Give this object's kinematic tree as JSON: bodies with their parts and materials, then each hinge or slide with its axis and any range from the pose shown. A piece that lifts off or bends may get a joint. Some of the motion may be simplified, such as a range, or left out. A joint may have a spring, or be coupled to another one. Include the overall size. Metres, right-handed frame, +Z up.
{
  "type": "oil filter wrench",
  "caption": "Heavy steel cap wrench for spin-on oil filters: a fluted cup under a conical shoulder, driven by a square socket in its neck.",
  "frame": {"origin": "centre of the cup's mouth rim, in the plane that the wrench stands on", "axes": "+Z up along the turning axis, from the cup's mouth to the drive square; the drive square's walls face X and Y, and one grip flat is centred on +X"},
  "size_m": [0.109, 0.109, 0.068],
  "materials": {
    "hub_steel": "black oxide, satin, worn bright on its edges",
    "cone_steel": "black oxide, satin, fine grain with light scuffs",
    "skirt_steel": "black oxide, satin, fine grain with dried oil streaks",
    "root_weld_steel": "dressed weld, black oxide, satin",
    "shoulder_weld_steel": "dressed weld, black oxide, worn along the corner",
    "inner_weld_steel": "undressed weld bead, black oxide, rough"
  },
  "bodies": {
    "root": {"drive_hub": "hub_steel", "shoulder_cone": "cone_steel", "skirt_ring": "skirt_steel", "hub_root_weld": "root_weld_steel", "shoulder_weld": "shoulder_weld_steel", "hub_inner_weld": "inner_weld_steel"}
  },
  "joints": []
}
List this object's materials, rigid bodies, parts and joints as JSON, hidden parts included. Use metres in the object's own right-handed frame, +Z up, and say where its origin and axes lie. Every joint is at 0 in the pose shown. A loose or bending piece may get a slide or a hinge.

══════════════════════════════

Task statement: What is the number of lines in the records that contain "with"? Give that number only.

The reply: 3